— SUPPLIED DATA —
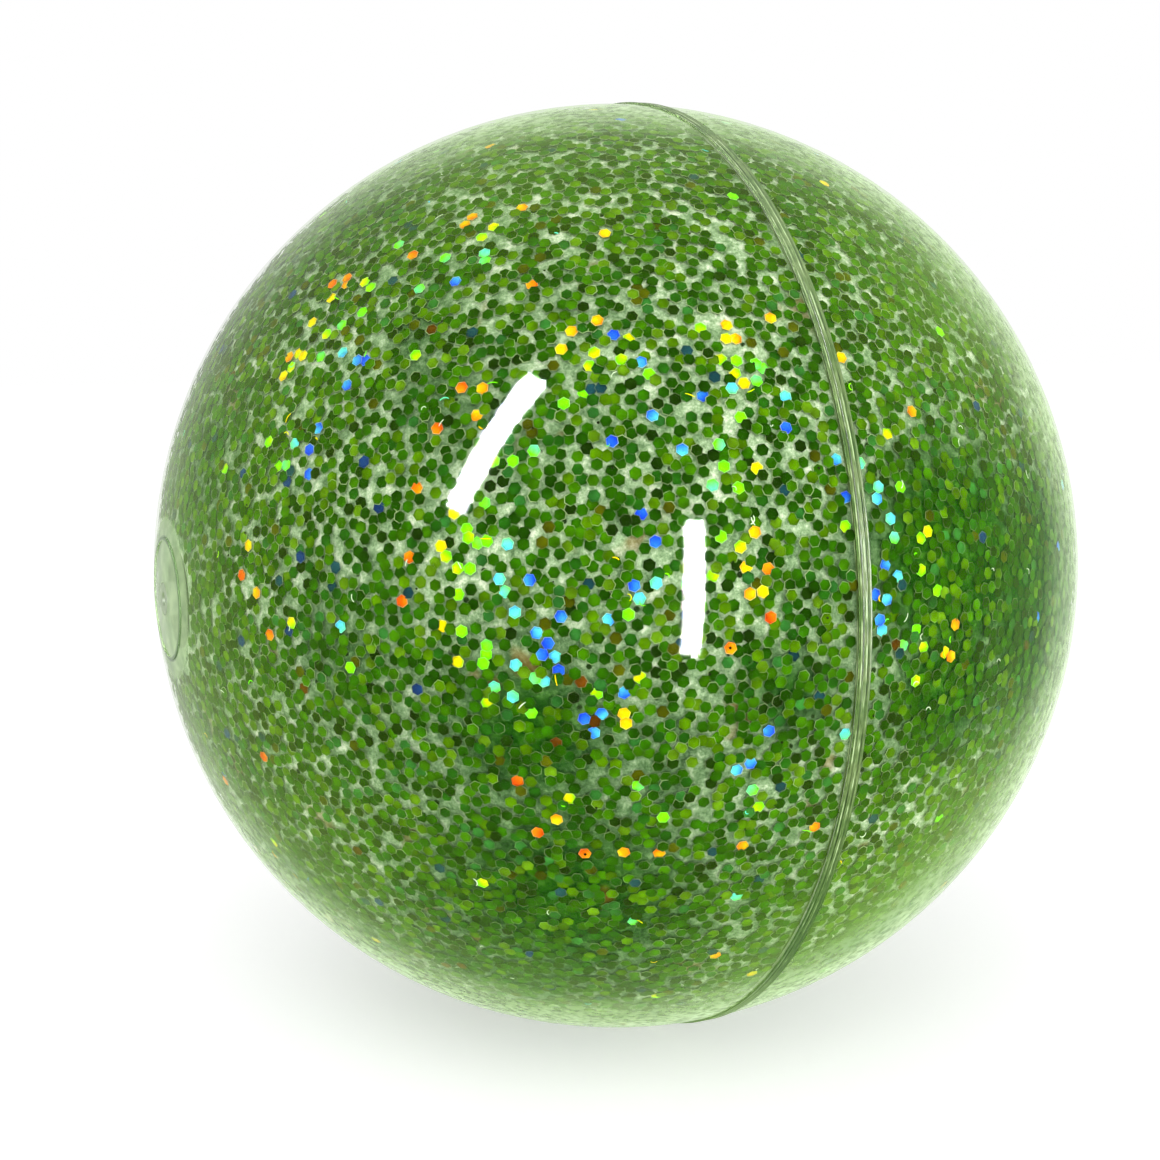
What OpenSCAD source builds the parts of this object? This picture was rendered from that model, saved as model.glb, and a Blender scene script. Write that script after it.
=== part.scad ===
// Clear inflatable play ball with hexagonal glitter in its wall.
// The ball is centred on the origin. Its moulding axis is X and the valve pole is at -X.
// The seam lies in the plane x = 0, and +Z is up.

/* [Ball] */
// Diameter over the smooth wall
ball_d = 216; // [150:1:300]
// Thickness of the clear wall
wall = 1.2; // [0.8:0.1:3]

/* [Seam] */
// Width of the clear strap that covers the joint of the two halves
seam_w = 2.8; // [2.4:0.1:6]
// Height of the strap's lips above the wall
seam_rise = 0.4; // [0.3:0.05:1]
// Width of the lip along each edge of the strap
seam_lip_w = 0.25; // [0.2:0.01:0.35]
// Bevel on the outer edge of each lip
seam_bevel = 0.1; // [0.05:0.01:0.15]
// Depth of the strap's face below its lips
face_drop = 0.1; // [0.05:0.01:0.12]
// Depth and half width of the parting groove
parting_groove = 0.1; // [0.04:0.01:0.12]
// Place of the parting groove, as a share of the way from the middle to the edge at the valve side
groove_share = 0.4; // [0:0.05:0.45]
// Height of the flow ridge above the strap's face
flow_rise = 0.06; // [0.02:0.01:0.1]
// Half width of the flow ridge
flow_half_w = 0.2; // [0.1:0.05:0.25]
// Place of the flow ridge, as a share of the way from the middle to the edge at the plain side
flow_share = 0.3; // [0.2:0.05:0.35]
// Gap between the two half shells, which the core of the strap fills
seam_core_w = 1.2; // [0.6:0.1:1.6]
// Width of the flash on the inside of the joint
flash_w = 2.2; // [1.8:0.1:4]
// Height of the flash above the inner face of the wall
flash_rise = 0.4; // [0.2:0.05:1]

/* [Valve pole] */
// Diameter of the raised plain ring round the valve, to the middle of its ridge
ring_d = 26; // [22:1:40]
// Width of the ridge
ring_w = 0.8; // [0.4:0.1:2]
// Height of the ridge above the wall
ring_rise = 0.25; // [0.1:0.05:0.5]
// Diameter of the thicker pad inside the wall at the valve
pad_d = 32; // [26:1:44]
// Extra thickness of the pad at its middle
pad_rise = 2; // [1.8:0.1:3]

/* [Valve socket] */
// Diameter of the socket's flange, which is bonded to the pad
flange_d = 22; // [16:0.5:25]
// Thickness of the flange
flange_t = 1.4; // [0.8:0.1:3]
// Outer diameter of the socket's tube
socket_d = 10; // [9:0.1:13]
// Length of the tube past the flange
socket_len = 11; // [6:0.5:16]

/* [Valve plug] */
// Diameter of the plug's head, flush with the outside of the ball
head_d = 7; // [6.8:0.1:8.2]
// Diameter of the plug's stem
stem_d = 5; // [4.2:0.1:5.6]
// Diameter of the barb that holds the plug in its socket
barb_d = 6.4; // [6:0.1:6.8]
// Length of the barb, which tapers to the tip
barb_len = 4; // [2:0.5:6]
// Diameter of the plug's tip
tip_d = 3.4; // [3:0.1:4]
// Diameter of the guide for the inflating needle
guide_d = 2.1; // [1.8:0.05:2.4]
// Straight length of the guide, which ends in the self-sealing tip
guide_len = 12; // [6:0.5:13]
// Diameter of the lead-in cone at the mouth of the guide
lead_in_d = 3.2; // [2.8:0.1:4]
// Radial gap between the plug and what it sits in
plug_gap = 0.1; // [0.05:0.01:0.15]

/* [Glitter] */
// Width of a glitter flake across its flats
flake_af = 2; // [1:0.1:3]
// Thickness of a flake
flake_t = 0.1; // [0.05:0.01:0.2]
// Gap between a flake's corners and the inside of the wall
flake_gap = 0.2; // [0.1:0.05:0.3]
// Number of flakes modelled in each half
flakes_per_half = 350; // [50:10:400]
// Flake-free margin on each side of the middle of the seam
seam_margin = 2.4; // [2:0.1:5]
// Flake-free margin round the valve pad
pad_margin = 0.8; // [0.5:0.1:4]

/* [Hidden] */
$fn = 96;
// Finer arcs for the thin sections of the strap
strap_fn = 720;

// Which side of the seam a half is on
valve_side = -1;
plain_side = 1;

// Overrun of every cut
over = 1;

// Radii of the wall, of the seam strap and of the flash inside it
out_r = ball_d / 2;
in_r = out_r - wall;
strap_r = out_r + seam_rise;
flash_r = in_r - flash_rise;

// Distances of the valve's faces from the middle of the ball, along its axis
pad_face = in_r - pad_rise;
flange_face = pad_face - flange_t;
socket_end = flange_face - socket_len;
barb_end = socket_end - barb_len;
guide_r = guide_d / 2;
lead_in_r = lead_in_d / 2;
guide_mouth = out_r - (lead_in_r - guide_r);
guide_end = guide_mouth - guide_len;

// A flake's corner radius, and the distance of its outer face from the middle of the ball
flake_r = flake_af / sqrt(3);
flake_face = sqrt(pow(in_r - flake_gap, 2) - pow(flake_r, 2));

// Latitudes, measured from the seam, between which the flakes lie
seam_latitude = asin((seam_margin + flake_r) / in_r);
pad_latitude = acos((pad_d / 2 + pad_margin + flake_r) / in_r);
golden_angle = 180 * (3 - sqrt(5));
// Share of the step between two flakes by which each may stray from the even spiral
stray_share = 0.45;

// Colours of the clear vinyl, the plug and the glitter
clear_green = [0.78, 0.87, 0.78, 0.4];
plug_green = [0.62, 0.74, 0.62];
glitter_green = [0.2, 0.48, 0.05];

// Solid of revolution round the ball's axis. A section's x is the distance from that axis,
// and its y is the place along it, so the valve pole is at negative y.
module revolve() {
    rotate([0, 90, 0]) rotate_extrude() children();
}

// Rectangle of a section, from one distance from the axis to another and from low to high
module band(near, far, low, high) {
    translate([near, low]) square([far - near, high - low]);
}

// Section of a half shell of even thickness, which ends at the strap's core
module half_section(side) {
    core_edge = side * seam_core_w / 2;
    beyond = side * (out_r + over);
    intersection() {
        difference() {
            circle(out_r);
            circle(in_r);
        }
        band(0, out_r + over, min(core_edge, beyond), max(core_edge, beyond));
    }
}

// Half with the valve: a thicker pad inside, a plain raised ring outside and the valve's hole
module valve_half_shell() {
    color(clear_green) revolve() difference() {
        union() {
            half_section(valve_side);
            intersection() {
                circle(out_r);
                band(0, pad_d / 2, -out_r, -pad_face);
            }
            intersection() {
                circle(out_r + ring_rise);
                band((ring_d - ring_w) / 2, (ring_d + ring_w) / 2, -out_r, -pad_face - wall);
            }
        }
        band(-over, head_d / 2 + plug_gap, -out_r - over, -pad_face + over);
    }
}

// Half without a valve
module plain_half_shell() {
    color(clear_green) revolve() half_section(plain_side);
}

// Section of the strap's outer band: a lip along each edge, and between them a lower face with
// the parting groove nearer the valve side and a low flow ridge nearer the plain side
module strap_section() {
    half_w = seam_w / 2;
    lip_in = half_w - seam_lip_w;
    face_r = strap_r - face_drop;
    groove_y = -groove_share * half_w;
    flow_y = flow_share * half_w;
    polygon([
        [in_r, -half_w],
        [strap_r - seam_bevel, -half_w],
        [strap_r, seam_bevel - half_w],
        [strap_r, -lip_in],
        [face_r, face_drop - lip_in],
        [face_r, groove_y - parting_groove],
        [face_r - parting_groove, groove_y],
        [face_r, groove_y + parting_groove],
        [face_r, flow_y - flow_half_w],
        [face_r + flow_rise, flow_y],
        [face_r, flow_y + flow_half_w],
        [face_r, lip_in - face_drop],
        [strap_r, lip_in],
        [strap_r, half_w - seam_bevel],
        [strap_r - seam_bevel, half_w],
        [in_r, half_w]
    ]);
}

// Clear strap over the joint, its core between the halves and the flash inside
module seam_strap() {
    color(clear_green) revolve() {
        difference() {
            strap_section();
            circle(out_r, $fn = strap_fn);
        }
        difference() {
            band(flash_r - over, out_r + seam_rise / 2, -seam_core_w / 2, seam_core_w / 2);
            circle(flash_r, $fn = strap_fn);
        }
        intersection() {
            band(flash_r - over, in_r + over, -flash_w / 2, flash_w / 2);
            difference() {
                circle(in_r, $fn = strap_fn);
                circle(flash_r, $fn = strap_fn);
            }
        }
    }
}

// Socket bonded to the pad: a flange and a tube that grips the plug's stem
module valve_socket() {
    bore_r = stem_d / 2 + plug_gap;
    color(clear_green) revolve() {
        band(bore_r, flange_d / 2, -pad_face, -flange_face);
        band(bore_r, socket_d / 2, -pad_face, -socket_end);
    }
}

// Soft plug: a head flush with the ball, a stem, a barb behind the tube and the needle's guide
module valve_plug() {
    color(plug_green) revolve() difference() {
        union() {
            intersection() {
                circle(out_r);
                band(0, head_d / 2, -out_r, -pad_face);
            }
            band(0, stem_d / 2, -pad_face - wall, -socket_end);
            polygon([
                [0, -socket_end],
                [barb_d / 2, -socket_end],
                [tip_d / 2, -barb_end],
                [0, -barb_end]
            ]);
        }
        band(-over, guide_r, -out_r - over, -guide_end);
        polygon([
            [0, -out_r],
            [lead_in_r, -out_r],
            [guide_r, -guide_mouth],
            [0, -guide_mouth]
        ]);
    }
}

// Hexagonal flakes, each flat against the wall. They follow a golden-angle spiral that covers
// equal areas with equal numbers, and each one strays from it a little.
module half_glitter(side, seed) {
    seam_sine = sin(seam_latitude);
    step = (sin(pad_latitude) - seam_sine) / flakes_per_half;
    strays = rands(-stray_share, stray_share, flakes_per_half, seed);
    spins = rands(0, 60, flakes_per_half, seed + 1);
    color(glitter_green) for (i = [0 : flakes_per_half - 1]) {
        latitude = asin(seam_sine + step * (i + 0.5 + strays[i]));
        rotate([i * golden_angle, 0, 0])
            rotate([0, side * latitude, 0])
            translate([0, 0, flake_face - flake_t])
            rotate([0, 0, spins[i]])
            cylinder(r = flake_r, h = flake_t, $fn = 6);
    }
}

// Glitter of the half with the valve
module valve_half_glitter() {
    half_glitter(valve_side, 11);
}

// Glitter of the plain half
module plain_half_glitter() {
    half_glitter(plain_side, 23);
}

valve_half_shell();
plain_half_shell();
seam_strap();
valve_socket();
valve_plug();
valve_half_glitter();
plain_half_glitter();
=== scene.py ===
"""Clear play ball full of green holographic glitter, standing on a pale floor."""
import math

import bpy
import numpy as np
from mathutils import Matrix, Vector


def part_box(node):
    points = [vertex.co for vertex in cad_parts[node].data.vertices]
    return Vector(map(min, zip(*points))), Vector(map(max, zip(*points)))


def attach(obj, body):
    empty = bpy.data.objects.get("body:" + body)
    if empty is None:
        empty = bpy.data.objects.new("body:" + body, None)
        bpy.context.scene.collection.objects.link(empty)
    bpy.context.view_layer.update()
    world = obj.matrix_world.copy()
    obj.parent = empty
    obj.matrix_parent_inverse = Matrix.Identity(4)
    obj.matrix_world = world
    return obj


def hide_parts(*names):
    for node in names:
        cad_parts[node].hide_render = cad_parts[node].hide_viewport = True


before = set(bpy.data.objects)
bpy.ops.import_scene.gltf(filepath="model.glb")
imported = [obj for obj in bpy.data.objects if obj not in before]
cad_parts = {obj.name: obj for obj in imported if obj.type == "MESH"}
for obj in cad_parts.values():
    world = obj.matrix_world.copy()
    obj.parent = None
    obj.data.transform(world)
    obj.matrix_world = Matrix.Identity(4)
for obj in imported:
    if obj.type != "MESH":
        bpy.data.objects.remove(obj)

MM = 0.001
# Seeds of the random draws: one for all pieces, and one for which flakes get painted glints
SEED = 20
FILM_SEED = 507

# The ball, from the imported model
BALL_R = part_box("plain_half_shell")[1].x
STRAP_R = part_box("seam_strap")[1].z
WALL = 1.2 * MM
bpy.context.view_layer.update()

# The photograph's frame and what its perspective gives, with the distance in radii of the ball
PHOTO_PX = 1160
FOCAL_PX = 1742
BALL_PX = (613.5, 566.5)
CAMERA_RADII = 3.90
CAMERA_AZIMUTH = -24.6
CAMERA_ELEVATION = 9.4
SENSOR = 36

# The glitter
FLAKE_AF = 2.2 * MM
FLAKE_R = FLAKE_AF / math.sqrt(3)
FLAKE_T = 0.05 * MM
FLAKE_COUNT = 25500
SPECK_COUNT = 500
SLIVER_COUNT = 260
SEAM_CLEAR = 0.75 * MM
PAD_CLEAR = 16.8 * MM
RING_R = 13 * MM

# The seam strap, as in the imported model
STRAP_HALF_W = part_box("seam_strap")[1].x
STRAP_LIP_W = 0.25 * MM
STRAP_LIP_RISE = 0.1 * MM
STRAP_STEPS = 900
CORE_HALF_W = 0.6 * MM
FLASH_HALF_W = 1.1 * MM
FLASH_RISE = 0.4 * MM


def linear(r, g, b):
    """Linear colour of an 8-bit screen colour."""
    shares = [c / 255 for c in (r, g, b)]
    return tuple(c / 12.92 if c <= 0.04045 else ((c + 0.055) / 1.055) ** 2.4 for c in shares)


def aim(azimuth, elevation):
    """Direction from the ball's middle: azimuth 0 is the front, and 90 the plain pole."""
    a, e = math.radians(azimuth), math.radians(elevation)
    return Vector((math.sin(a) * math.cos(e), -math.cos(a) * math.cos(e), math.sin(e)))


def add_object(name, data):
    """A new object, linked into the scene."""
    made = bpy.data.objects.new(name, data)
    bpy.context.scene.collection.objects.link(made)
    return made


# Camera

def camera_axes():
    """The camera's right, up and back directions."""
    back = aim(CAMERA_AZIMUTH, CAMERA_ELEVATION)
    azimuth = math.radians(CAMERA_AZIMUTH)
    right = Vector((math.cos(azimuth), math.sin(azimuth), 0))
    return right, back.cross(right), back


def camera_place():
    """The camera's place, from where the ball's middle lies in the photograph."""
    right, up, back = camera_axes()
    depth = CAMERA_RADII * BALL_R
    across = (BALL_PX[0] - PHOTO_PX / 2) / FOCAL_PX * depth
    above = (PHOTO_PX / 2 - BALL_PX[1]) / FOCAL_PX * depth
    return back * depth - right * across - up * above


def make_camera():
    data = bpy.data.cameras.new("camera")
    data.sensor_width = SENSOR
    data.lens = FOCAL_PX / PHOTO_PX * SENSOR
    data.clip_start = 0.01
    data.clip_end = 50
    camera = add_object("camera", data)
    turn = Matrix(camera_axes()).transposed().to_4x4()
    camera.matrix_world = Matrix.Translation(camera_place()) @ turn
    bpy.context.scene.camera = camera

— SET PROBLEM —
Nothing outside the span should appear: copy exactly from the line with "obj.matrix_world = world" through the line with "RING_R = 13 * MM".

— EXERCISE OUTPUT —
    obj.matrix_world = world
    return obj


def hide_parts(*names):
    for node in names:
        cad_parts[node].hide_render = cad_parts[node].hide_viewport = True


before = set(bpy.data.objects)
bpy.ops.import_scene.gltf(filepath="model.glb")
imported = [obj for obj in bpy.data.objects if obj not in before]
cad_parts = {obj.name: obj for obj in imported if obj.type == "MESH"}
for obj in cad_parts.values():
    world = obj.matrix_world.copy()
    obj.parent = None
    obj.data.transform(world)
    obj.matrix_world = Matrix.Identity(4)
for obj in imported:
    if obj.type != "MESH":
        bpy.data.objects.remove(obj)

MM = 0.001
# Seeds of the random draws: one for all pieces, and one for which flakes get painted glints
SEED = 20
FILM_SEED = 507

# The ball, from the imported model
BALL_R = part_box("plain_half_shell")[1].x
STRAP_R = part_box("seam_strap")[1].z
WALL = 1.2 * MM
bpy.context.view_layer.update()

# The photograph's frame and what its perspective gives, with the distance in radii of the ball
PHOTO_PX = 1160
FOCAL_PX = 1742
BALL_PX = (613.5, 566.5)
CAMERA_RADII = 3.90
CAMERA_AZIMUTH = -24.6
CAMERA_ELEVATION = 9.4
SENSOR = 36

# The glitter
FLAKE_AF = 2.2 * MM
FLAKE_R = FLAKE_AF / math.sqrt(3)
FLAKE_T = 0.05 * MM
FLAKE_COUNT = 25500
SPECK_COUNT = 500
SLIVER_COUNT = 260
SEAM_CLEAR = 0.75 * MM
PAD_CLEAR = 16.8 * MM
RING_R = 13 * MM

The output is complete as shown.